„Musicals sind simpel, sie sind da zum Träumen“, findet Regisseur Damien Chazelle, der mit „La La Land“ das Filmfestival von Venedig eröffnete
Mit dem Musical „La La Land“ des jungen US-Regietalents Damien Chazelle („Whiplash“) haben die 73. Filmfestspiele von Venedig begonnen - und Festivalchef Alberto Barbera hat damit ein bisschen auch die Devise dieser Filmschau ausgegeben, die traditioneller und geschichtsbewusster mit dem Filmschaffen umgeht als andere A-Festivals. Venedig ist das älteste Filmfestival der Welt und hat darob auch eine Verantwortung der Filmgeschichte gegenüber. Weshalb man hier - nach Barberas Verständnis - am besten auch immer wieder Filme zeigt, die vollgestopft sind mit Referenzen an die Filmhistorie. „La La Land“ ist so ein typischer Venedig-Film, der Kitsch und Glamour mindestens ebenso abfeiert wie er mit großer Ernsthaftigkeit eine dramatische Liebesgeschichte durchdekliniert. Emma Stone und Ryan Gosling spielen zwei darbende Künstler im zeitgenössischen Los Angeles: Sie erfolglos als Schauspielerin, die von Vorsprechen zu Vorsprechen nur mehr noch frustrierter wird. Tagsüber jobbt sie im Café auf dem Studiogelände von Warner Bros. Das ist in Hollywood kein Einzelschicksal.
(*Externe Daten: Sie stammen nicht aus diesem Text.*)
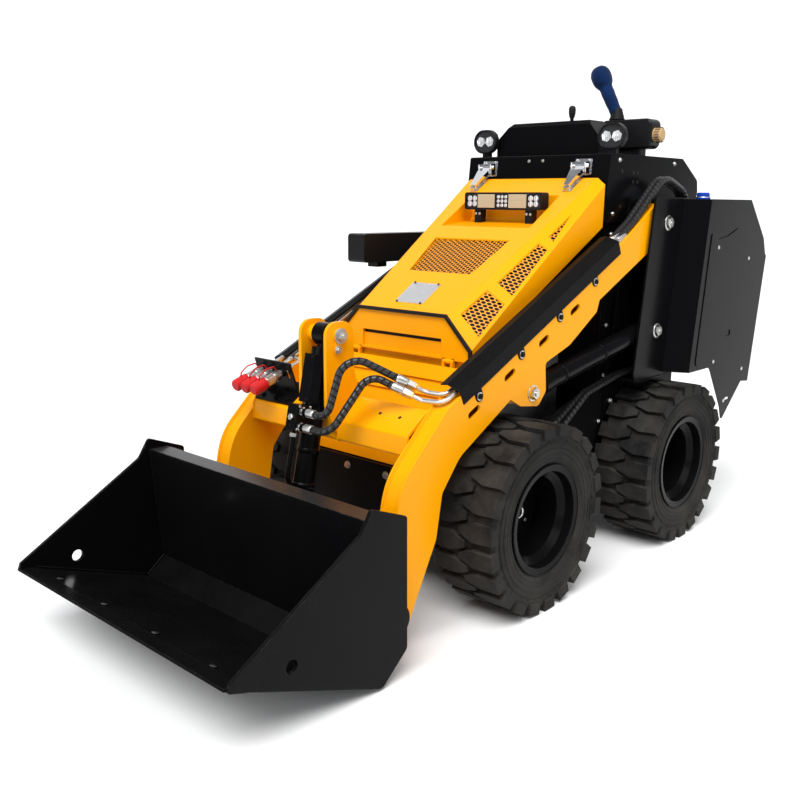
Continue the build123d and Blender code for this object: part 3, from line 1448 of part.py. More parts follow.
# ---------------------------------------------------------------- bucket
BUCKET_SIDE = (
    (1338, 208, 6),
    (1345, 188, 4),
    (1289, 170, 10),
    (867, 6, 20),
    (774, 85, 20),
    (779, 449, 12),
    (905, 497, 12),
    (942, 440, 30),
)
BUCKET_BACK = ((862, 101), (896, 453))
BUCKET_SHEET = (
    (1300, 172, 0),
    (876, 9.5, 0),
    (862, 18, 0),
    (*BUCKET_BACK[0], 0),
    (*BUCKET_BACK[1], 0),
    (841, 453, 0),
    (841, 461, 0),
    (905, 461, 0),
    (871, 102, 0),
    (933, 51, 0),
    (1297, 184, 0),
)
SIDE_HOLE = (1166, 184)
SHEET_HALF_W = BUCKET_W / 2 - BUCKET_SIDE_T
with BuildPart() as bucket_shell:
    for side in (1, -1):
        with BuildSketch(side_plane(side * (BUCKET_W / 2 - BUCKET_SIDE_T / 2))):
            make_face(outline(BUCKET_SIDE))
            with Locations(SIDE_HOLE):
                Circle(SIDE_HOLE_R, mode=Mode.SUBTRACT)
        extrude(amount=BUCKET_SIDE_T / 2, both=True)
    with BuildSketch(side_plane(0)):
        make_face(outline(BUCKET_SHEET))
    extrude(amount=SHEET_HALF_W, both=True)
save(bucket_shell, "bucket_shell")

EDGE_OUTLINE = (
    (LIP_X, 191, 0),
    (1300, 172, 0),
    (1297, 184, 0),
    (LIP_X - 3, 197, 0),
)
with BuildPart() as cutting_edge:
    with BuildSketch(side_plane(0)):
        make_face(outline(EDGE_OUTLINE))
    extrude(amount=SHEET_HALF_W, both=True)
save(cutting_edge, "cutting_edge")

# Plate on the bucket's back with the ears for the arms and for the tilt rod.
hitch_top = toward(BUCKET_BACK[0], BUCKET_BACK[1], 340)
EAR_OUTLINE = (
    (BUCKET_PIN[0], BUCKET_PIN[1] - ARM_BOSS_R, 0),
    (850, 101, 0),
    (863.5, 240, 0),
    (BUCKET_PIN[0], BUCKET_PIN[1] + ARM_BOSS_R, 0),
)
TILT_EAR_OUTLINE = (
    (TILT_BUCKET_PIN[0], TILT_BUCKET_PIN[1] + 28, 0),
    (TILT_BUCKET_PIN[0], TILT_BUCKET_PIN[1] - 28, 0),
    (856, 160, 0),
    (872, 330, 0),
)
HITCH_SIDE = (
    (*BUCKET_BACK[0], 0),
    (*hitch_top, 0),
    (hitch_top[0] - HITCH_T, hitch_top[1], 0),
    (BUCKET_BACK[0][0] - HITCH_T, BUCKET_BACK[0][1], 0),
)
with BuildPart() as hitch_plate:
    with BuildSketch(side_plane(0)):
        make_face(outline(HITCH_SIDE))
    extrude(amount=HITCH_HALF_W, both=True)
save(hitch_plate, "hitch_plate")

with BuildPart() as hitch_ears:
    for side in (1, -1):
        for ear_y in (ARM_INNER_Y - EAR_GAP - EAR_T / 2, ARM_OUTER_Y + EAR_GAP + EAR_T / 2):
            with BuildSketch(side_plane(side * ear_y)):
                make_face(outline(EAR_OUTLINE))
                with Locations(BUCKET_PIN):
                    Circle(ARM_BOSS_R)
            extrude(amount=EAR_T / 2, both=True)
        with BuildSketch(side_plane(side * ARM_MID_Y)):
            with Locations(BUCKET_PIN):
                Circle(BUCKET_PIN_R)
        extrude(amount=ARM_W / 2 + EAR_GAP + EAR_T + 2, both=True)
        with BuildSketch(side_plane(side * (TILT_EYE_W / 2 + 5 + CENTRE_EAR_T / 2))):
            make_face(outline(TILT_EAR_OUTLINE))
            with Locations(TILT_BUCKET_PIN):
                Circle(28)
        extrude(amount=CENTRE_EAR_T / 2, both=True)
    with BuildSketch(side_plane(0)):
        make_face(outline(HITCH_SIDE))
    extrude(amount=HITCH_HALF_W, both=True, mode=Mode.SUBTRACT)
save(hitch_ears, "hitch_ears")
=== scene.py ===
# %% [markdown]
# # Stand-on wheeled skid steer loader
#
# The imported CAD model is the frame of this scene. It gives every size, place and joint.
# The notebook adds the looks: the finish of each surface, and the small fittings that are
# too fine for the CAD, such as weld beads, bolts, lamp elements, hose wraps and tethers.
# The machine stands on a pale floor under soft studio light.

import math

import bmesh
import bpy
from mathutils import Matrix, Vector


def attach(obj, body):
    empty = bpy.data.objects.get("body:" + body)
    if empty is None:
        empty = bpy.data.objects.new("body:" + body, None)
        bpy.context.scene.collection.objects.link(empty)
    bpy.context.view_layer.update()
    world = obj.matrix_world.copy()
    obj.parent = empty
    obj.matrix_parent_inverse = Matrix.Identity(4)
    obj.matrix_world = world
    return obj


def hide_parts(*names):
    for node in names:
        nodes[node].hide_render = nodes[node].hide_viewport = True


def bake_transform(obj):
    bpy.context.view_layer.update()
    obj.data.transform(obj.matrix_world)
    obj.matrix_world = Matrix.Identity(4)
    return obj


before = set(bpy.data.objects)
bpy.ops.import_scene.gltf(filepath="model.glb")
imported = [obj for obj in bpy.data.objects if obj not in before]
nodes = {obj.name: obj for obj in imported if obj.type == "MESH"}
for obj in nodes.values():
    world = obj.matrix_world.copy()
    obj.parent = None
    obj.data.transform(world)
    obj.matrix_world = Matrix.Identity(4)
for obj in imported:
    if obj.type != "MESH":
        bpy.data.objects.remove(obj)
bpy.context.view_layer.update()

# %% [markdown]
# ## Sizes shared by several cells
#
# Lengths are in metres in the frame of the CAD: +X forward, +Y the machine's left, +Z up.
# The long edge of the loader arm slopes down toward the bucket. Many pieces lie along it,
# so its direction is worked out once. The hood's top face slopes too.

# %% Shared sizes
SIDES = (("left", 1), ("right", -1))
ARM_INNER_Y = 0.335
ARM_OUTER_Y = 0.399
ARM_PIVOT = Vector((-0.665, 0.0, 1.159))
LIFT_BASE_PIN = Vector((-0.630, 0.0, 0.779))
LIFT_ARM_PIN = Vector((0.108, 0.0, 0.654))
TILT_TOP = Vector((0.602, 0.0, 0.845))
TILT_BOTTOM = Vector((0.7235, 0.0, 0.270))
BUCKET_PIN = Vector((0.726, 0.0, 0.115))
ARM_EDGE_FRONT = Vector((0.510, 0.0, 0.668))
ARM_EDGE_REAR = Vector((-0.379, 0.0, 1.092))
ARM_DIR = (ARM_EDGE_FRONT - ARM_EDGE_REAR).normalized()
HOOD_FRONT_X, HOOD_FRONT_Z = 0.276, 0.887
HOOD_REAR_X, HOOD_REAR_Z = -0.409, 1.310
HOOD_SLOPE = (HOOD_REAR_Z - HOOD_FRONT_Z) / (HOOD_FRONT_X - HOOD_REAR_X)
HOOD_DIR = Vector((1.0, 0.0, -HOOD_SLOPE)).normalized()
HOOD_UP = Vector((HOOD_SLOPE, 0.0, 1.0)).normalized()


def at(x, y, z, side=1):
    """Point at this distance from the middle on one side of the machine."""
    return Vector((x, side * y, z))


def hood_point(x, y, lift=0.0):
    """Point on the hood's top face at this x and y, raised square to the face."""
    z = HOOD_FRONT_Z + (HOOD_FRONT_X - x) * HOOD_SLOPE
    return Vector((x, y, z)) + HOOD_UP * lift


print("arm slopes", round(math.degrees(math.asin(-ARM_DIR.z)), 1), "degrees")
print("hood slopes", round(math.degrees(math.atan(HOOD_SLOPE)), 1), "degrees")

# %% [markdown]
# ## Node groups
#
# Effects that several materials share are node groups. Each gives out only values or
# normals. `Soft edges` rounds sharp edges in the shading and finds them. `Dust` gathers on
# faces that look up and toward the ground. `Fine scratches` breaks up the gloss.

# %% Group helpers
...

Emma Stone mit Fans (Foto: Katharina Sartena) |
Er ist ein dem Jazz verfallener, begnadeter Pianist, dessen einstige Arbeitsstätte, ein Jazzclub, durch einen Samba-Tapas-Laden ersetzt wurde. Also Samba aus dem Lautsprecher und Tapas für das leibliche Wohl. „Der Jazz stirbt“, ist seine schlüssige Diagnose.
„La La Land“ würde seine musikalischen Einlagen mit den überaus exakt und diszipliniert agierenden Akteuren Stone und Gosling gar nicht brauchen, um seine nahe am Kitsch und am Wasser gebaute Geschichte überzeugend zu erzählen, und doch sind es die Musical-Elemente, die Chazelles Hommage an die großen Zeit der Filmmusicals so richtig lebendig werden lassen. Stepptanz über den Hügeln von Los Angeles zur blauen Stunde oder eine perfekt choreografierte Eröffnungssequenz mit Tanz auf einer durch Stau lahmgelegten Autobahn sind in sich geschlossene Highlights des Films. Angenehm ist, dass Chazelle seine Referenzen an die gute, alte Zeit nicht zum Teil der Handlung per se macht, sondern stets im Heute bleibt; dadurch hat man nie das Gefühl, das „schon einmal gesehen zu haben“, sondern wohnt tatsächlich einer Novität bei: Ein stilistisch überhöhtes Musical im prinzipiell bodenständigen Milieu zunächst gescheiterter Künstler ist ein Balanceakt, der auch peinlich sein könnte. Dank der grandiosen Besetzung bleibt Chazelle das aber trotz so manch dick aufgetragener Szene erspart.
Nach Venedig an den Lido kam zur Premiere neben Chazelle nur Hauptdarstellerin Emma Stone, denn Ryan Gosling war am Set zur Neuauflage von „Blade Runner“ unabkömmlich. Die anwesenden Touristen und Fans hat’s nicht gestört - für sie zählte am Eröffnungsabend die Feierstimmung, mit der die Mostra del cinema begann. Dass es im Hintergrund zahllose verschärfte Sicherheitsmaßnahmen gab - von Durchfahrtssperren bis hin zu Hunderten Polizisten mit schusssicherer Weste und schwerer Bewaffnung - ist den meisten Gästen gar nicht aufgefallen - und auch beim Einlass der Gäste, der Presse und der Fotografen kam es kaum zu den vorab angekündigten nennenswerten Verzögerungen. Das könnte auch daran liegen, dass sich hier der Trend der letzten Jahre fortsetzt - und immer weniger Gäste an den Lido kommen. Sieht man sich das Filmprogramm der kommenden Tage an, das mit Werken von Wim Wenders, Francois Ozon, Denis Villeneuve, Mel Gibson, Pablo Larrain, Paolo Sorrentino oder Andrei Konchalovsky gespickt ist, steht zumindest fest: An den Filmen kann es heuer nicht liegen.